Well, not exactly. As many good ideas go, once the bureaucratic rubber met the road, things got complicated. New York’s farmers market cannabis scheme, dubbed the Cannabis Showcase program, wasn’t nearly as simple as the state promised. Participants like Empire Farm couldn’t just bring flower and other THC+ product to a farmers market and sell it.

KEEP ON TRUCKIN’: Empire Farm participates in NY’s Cannabis Showcase program while waiting for the state’s sluggish adult-use market rollout to finally pay dividends.

Playing Cops & Jobbers

For one thing, the OCM rules require sellers like the Williamses to police the ages of customers at Cannabis Showcase venues. That’s not a function that family farms are built to do and the state wasn’t helping out with the operational logistics of verifying ages, Eric Williams says.
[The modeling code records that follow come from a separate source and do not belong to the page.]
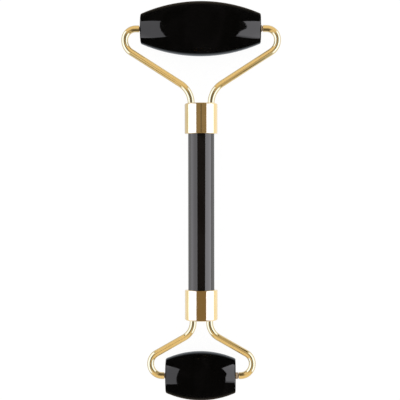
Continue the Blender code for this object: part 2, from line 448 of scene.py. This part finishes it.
def gold_material(name, roughness, wave):
    """Polished gold plate with faint hairlines and slightly uneven polish."""
    material, tree, shader = new_material(name)
    shader.inputs["Metallic"].default_value = 1.0
    tone = noise(tree, 220.0, detail=4.0)
    plate = mix_colours(tree, ramp(tree, tone, 0.3, 0.7), *GOLD_TONES)
    dulled = ramp(tree, noise(tree, 900.0, detail=5.0), 0.62, 0.78)
    colour = mix_colours(tree, calc(tree, "MULTIPLY", dulled, 0.25), plate, DULL_GOLD)
    tree.links.new(colour, shader.inputs["Base Color"])
    hairlines = scratches(tree, 900.0)
    smear = ramp(tree, noise(tree, 340.0, detail=5.0), 0.3, 0.7, roughness * 0.8, roughness * 1.25)
    worn = calc(tree, "ADD", smear, calc(tree, "MULTIPLY", hairlines, 0.10))
    tree.links.new(worn, shader.inputs["Roughness"])
    waves = noise(tree, 260.0, detail=2.0)
    height = calc(tree, "SUBTRACT", waves, calc(tree, "MULTIPLY", hairlines, 0.03))
    bump(tree, shader, height, wave)
    return material


def nylon_material():
    """Natural nylon, with a little light in it and a moulded grain."""
    material, tree, shader = new_material("bush_nylon")
    tone = noise(tree, 1500.0, detail=4.0)
    colour = mix_colours(tree, ramp(tree, tone, 0.3, 0.7), *NYLON_TONES)
    tree.links.new(colour, shader.inputs["Base Color"])
    gloss = ramp(tree, noise(tree, 2600.0), 0.3, 0.7, 0.38, 0.52)
    tree.links.new(gloss, shader.inputs["Roughness"])
    shader.inputs["Subsurface Weight"].default_value = 0.2
    shader.inputs["Subsurface Radius"].default_value = (0.0006, 0.0004, 0.0003)
    bump(tree, shader, noise(tree, 3500.0, detail=3.0), distance=0.00001)
    return material


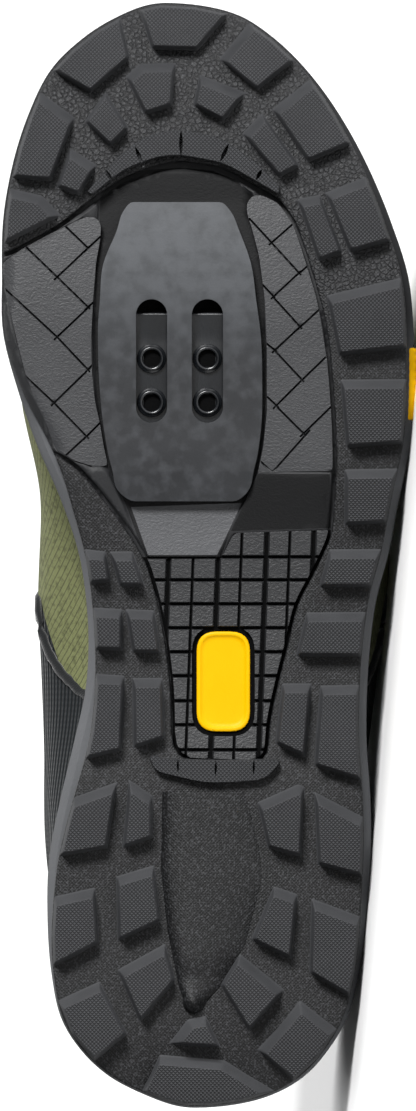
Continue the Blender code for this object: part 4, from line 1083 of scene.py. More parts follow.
def make_cloth(name, colour, pitch, depth, roughness=0.88):
    """Plain black textile: a small weave over the object's own coordinates."""
    made = Surface(name, colour, roughness, Specular_IOR_Level=0.2, Sheen_Weight=0.3)
    x, y, z = made.across()
    threads = weave(made, made.math("ADD", x, z), made.math("ADD", y, z), pitch)
    cloud = made.noise(60, 4)
    mixed = made.mix(threads, shade(colour, 0.5), shade(colour, 1.5))
    made.colour_between(made.ramp(cloud, 0.0, 0.4), mixed, shade(colour, 1.3))
    made.roughness_between(cloud, roughness - 0.08, min(1.0, roughness + 0.08))
    made.bump(threads, depth)
    return made.material


def make_coated(name, colour, roughness):
    """Heat-pressed guard: smooth film over textile, with a fine hexagonal print of its own."""
    made = Surface(name, colour, roughness, Specular_IOR_Level=0.16, Coat_Weight=0.01)
    made.shader.inputs["Coat Roughness"].default_value = 0.35
    cloud = made.noise(50, 5)
    made.colour_between(cloud, shade(colour, 0.7), shade(colour, 1.35))
    made.roughness_between(cloud, roughness - 0.1, roughness + 0.1)
    grain = made.bump(made.ramp(made.cells(640), 0.0, 1.0, 0.0, 0.12), 0.00006)
    made.bump(made.noise(1500, 3), 0.00003, grain)
    return made.material


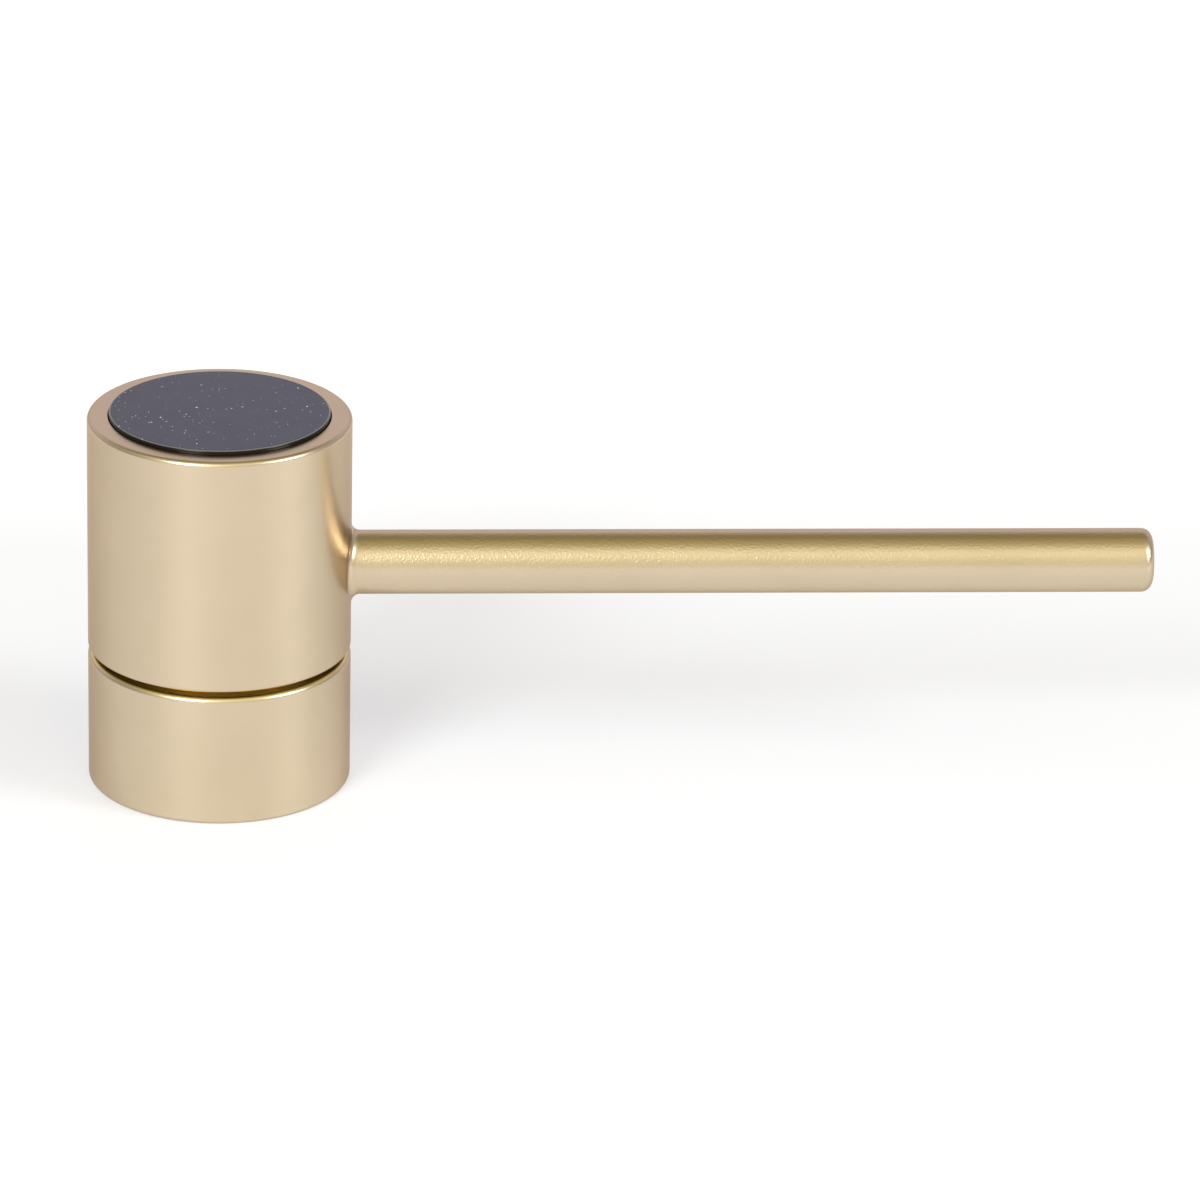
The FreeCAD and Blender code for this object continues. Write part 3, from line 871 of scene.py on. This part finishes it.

Barring people under 21 from entering their space was immediately problematic for growers. It still is. At the Cannabis Showcase event this past August, word came to the Williamses that a member of the Copake Town Board had tried to get into the old barn where cannabis goods were being sold. He’d been rejected for not having ID, despite being obviously of legal age. The board member had ridden his bicycle over to see how things were going and didn’t bring his wallet.

Tessa Williams rolls her eyes at the news and packs us all into the Gator to drive down the hill to the farm to vouch for the Copake board member.

“Well, it proves we are doing what we said we would do,” Eric says.

The upshot is that a small crowd has gathered in the Cannabis Showcase barn when we arrive. Chickens peck about in the dust. A mastiff the size of a small pony watches unconcerned from a kitchen door.

On offer is flower, pre-rolls, chocolate bars and gummies brought in by area growers and artisan confectioners. The vibe is energetic and hopeful—perhaps because this is the last port in the NY rec storm. There’s really no other way anytime soon to go about making back money already long ago invested.

“We’re farmers,” says Tessa, who grew up farming in the icy north of New York at the Canadian border. “We take what Mother Nature gives us and we deal with it. We farm on.”